Googlebot is Google’s official web crawler. It is responsible for discovering, crawling, rendering, and indexing web pages so they can appear in Google Search results. Website owners rely on Googlebot because proper crawling and indexing directly affect visibility, rankings, and organic traffic.
Googlebot fraud happens when malicious actors impersonate Googlebot. They modify their bots to send requests that claim to be from “Googlebot” in the user-agent string. Because many servers allow Googlebot to crawl freely, attackers try to exploit that trust.
This fraud is not theoretical. Any server that logs traffic will eventually see requests claiming to be Googlebot that do not originate from Google-owned infrastructure. The core problem is simple: user-agent strings can be easily forged. If verification is not performed, attackers can bypass filters designed to block suspicious traffic.

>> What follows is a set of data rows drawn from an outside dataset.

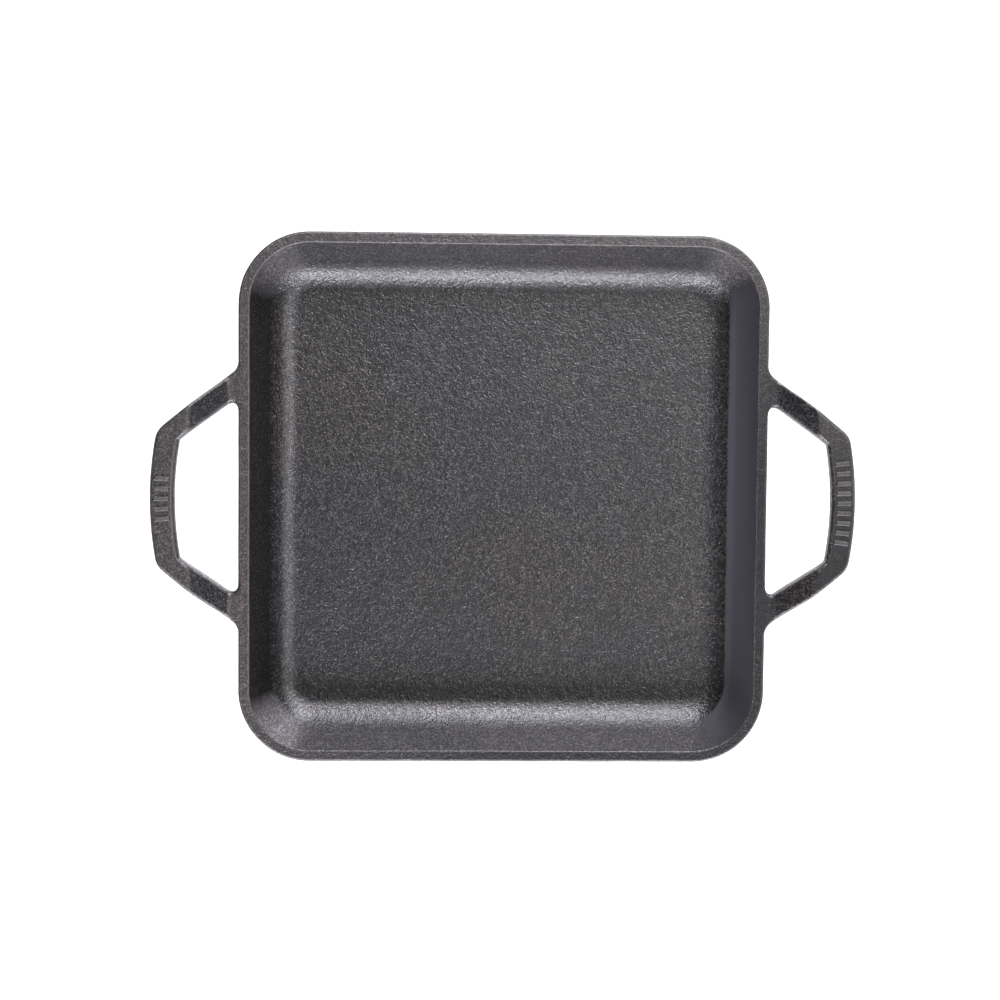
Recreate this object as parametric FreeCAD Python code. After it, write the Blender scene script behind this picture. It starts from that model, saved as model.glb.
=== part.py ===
import FreeCAD, Part
import math
import os

from FreeCAD import Vector

# Square cast iron pan with two open loop handles.
#
# The pan is one iron casting. It is written here as the named regions of that
# casting: a flat floor, four straight walls, four rounded corners, the rim
# round the mouth, and on each side a loop handle of two arms and a grip.
# The regions meet face to face, and every size is in millimetres.
#
# Frame: +Z up, origin on the underside at the middle, X along the handles.
# The front is -Y and the rear is +Y.

# ---- pan ----
RIM_SIDE = 280.0            # outer side of the square rim
RIM_CORNER_RADIUS = 38.0    # outer corner of the rim in plan
RIM_WIDTH = 5.8             # flat top of the rim
RIM_DEPTH = 6.0             # height of the band counted as the rim
RIM_UPRIGHT = 2.5           # the rim's outer face is upright over this height
RIM_OUTER_EDGE_RADIUS = 1.2
RIM_INNER_EDGE_RADIUS = 0.8
PAN_HEIGHT = 36.5           # underside to rim
FLOOR_THICKNESS = 4.5
INNER_WALL_LEAN = 20.0      # degrees from vertical
OUTER_WALL_LEAN = 23.0      # degrees from vertical
COVE_RADIUS = 16.5          # inside, between wall and floor
BASE_EDGE_RADIUS = 14.0     # outside, between wall and underside
FLOOR_JOINT_INSET = 29.5    # rim's outer edge to the edge of the floor plate

# ---- loop handles ----
GRIP_OUTER_RADIUS = 184.1   # both faces of a grip are arcs about the pan's centre
GRIP_INNER_RADIUS = 171.1
ARM_ANGLE = 39.4            # plan angle between an arm and the X axis, degrees
ARM_OUTER_ROOT_Y = 68.7     # where an arm's outer side meets the rim
ARM_INNER_ROOT_Y = 53.7     # where its inner side meets the rim
ARM_START_X = 135.5         # inside the wall, before the wall is taken away
HANDLE_THICKNESS = 8.0
HANDLE_RISE = 16.0          # top of the grip above the rim
RISE_START_X = 145.2
RISE_END_X = 163.5
LOWER_BEND_RADIUS = 3.0     # top side, where the arm turns up from the rim
UPPER_BEND_RADIUS = 5.0     # top side, where it levels out into the grip
UNDERSIDE_BEND_RADIUS = 7.0
OUTER_CORNER_RADIUS = 13.0
INNER_CORNER_RADIUS = 2.0
ROOT_FILLET_RADIUS = 7.0    # inside the loop, against the wall
OUTER_ROOT_FILLET_RADIUS = 2.5
HANDLE_EDGE_RADIUS = 1.8

# ---- raised ribs on the grips ----
RIB_HEIGHT = 0.7
RIB_WIDTH = 2.4
RIB_LENGTH = 7.6
RIB_PITCH = 5.2
LEFT_RIB_COUNT = 5
RIGHT_RIB_COUNT = 9

# ---- worked out from the sizes above ----
HALF_SIDE = RIM_SIDE / 2
STRAIGHT_HALF = HALF_SIDE - RIM_CORNER_RADIUS
RIM_BOTTOM_Z = PAN_HEIGHT - RIM_DEPTH
GRIP_TOP_Z = PAN_HEIGHT + HANDLE_RISE
ARM_SLOPE = math.tan(math.radians(ARM_ANGLE))

SIDES = (("right", 0), ("rear", 90), ("left", 180), ("front", 270))
CORNERS = (("rear_right", 0), ("rear_left", 90), ("front_left", 180), ("front_right", 270))
Z_AXIS = Vector(0, 0, 1)
CENTRE = Vector(0, 0, 0)


def outer_inset(z):
    """Distance from the rim's outer edge in to the leaning outer wall at height z."""
    return (PAN_HEIGHT - RIM_UPRIGHT - z) * math.tan(math.radians(OUTER_WALL_LEAN))


def inner_inset(z):
    """Distance from the rim's outer edge in to the inner wall at height z."""
    return RIM_WIDTH + (PAN_HEIGHT - z) * math.tan(math.radians(INNER_WALL_LEAN))


def rounded_face(corners):
    """Face inside a closed outline of (point, corner radius) pairs."""
    edges = []
    points = [point for point, radius in corners]
    ends = []
    for i, (point, radius) in enumerate(corners):
        to_last = (points[i - 1] - point).normalize()
        to_next = (points[(i + 1) % len(points)] - point).normalize()
        if radius == 0:
            ends.append((point, point))
            continue
        half_angle = to_last.getAngle(to_next) / 2
        setback = radius / math.tan(half_angle)
        bisector = (to_last + to_next).normalize()
        middle = point + bisector * (radius / math.sin(half_angle) - radius)
        first = point + to_last * setback
        second = point + to_next * setback
        ends.append((first, second))
        edges.append(Part.Arc(first, middle, second).toShape())
    for i in range(len(ends)):
        start = ends[i][1]
        stop = ends[(i + 1) % len(ends)][0]
        edges.append(Part.LineSegment(start, stop).toShape())
    return Part.Face(Part.Wire(Part.__sortEdges__(edges)))


def section(outline):
    """Face on the +X side, from (inset, height, corner radius) points."""
    return rounded_face([(Vector(HALF_SIDE - d, 0, z), r) for d, z, r in outline])


def wall_section():
    """Wall, cove and base edge, up to the underside of the rim band."""
    return section([
        (outer_inset(RIM_BOTTOM_Z), RIM_BOTTOM_Z, 0),
        (inner_inset(RIM_BOTTOM_Z), RIM_BOTTOM_Z, 0),
        (inner_inset(FLOOR_THICKNESS), FLOOR_THICKNESS, COVE_RADIUS),
        (FLOOR_JOINT_INSET, FLOOR_THICKNESS, 0),
        (FLOOR_JOINT_INSET, 0, 0),
        (outer_inset(0), 0, BASE_EDGE_RADIUS),
    ])


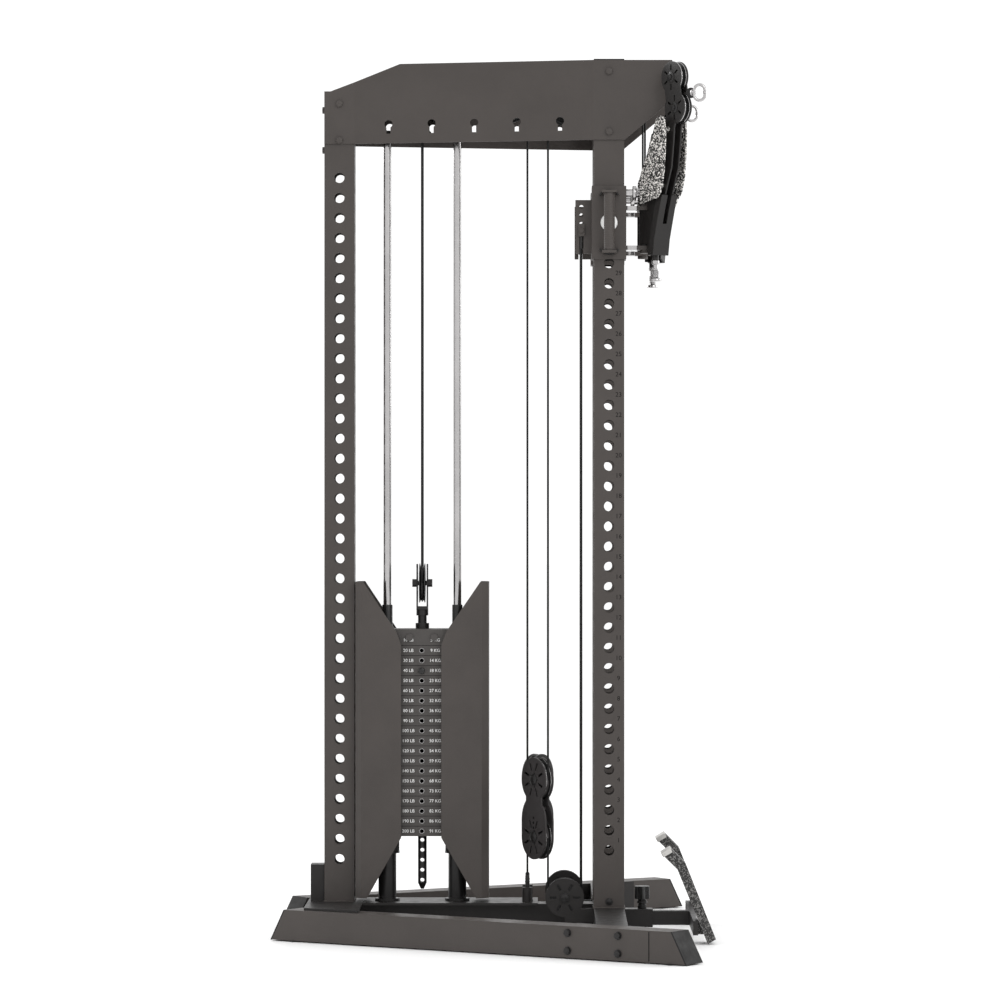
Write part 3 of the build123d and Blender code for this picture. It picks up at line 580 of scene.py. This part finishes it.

Googlebot fraud matters because it affects:
- Website performance
- Security posture
- Crawl budget management
- Analytics accuracy
- Infrastructure costs
Understanding how impersonation works is the first step toward defending against it.
Why Attackers Impersonate Googlebot
Attackers impersonate Googlebot because many systems treat it as a trusted crawler. This creates an opportunity to bypass restrictions.
Common motives include:
- Bypassing firewalls or rate limits that allow search engine bots
- Scraping content without triggering anti-bot protections
- Mapping site architecture to discover vulnerabilities
- Testing endpoints for misconfigurations
- Conducting ad fraud or manipulating traffic metrics
- Avoiding IP-based blocking by pretending to be legitimate search traffic
Because Googlebot is expected to crawl aggressively and access many pages, malicious bots hide within that expected behavior.
The Real-World Impact: How Fake Googlebots Damage Your Business
Fake Googlebots do more than create noise in logs. They can cause measurable business harm.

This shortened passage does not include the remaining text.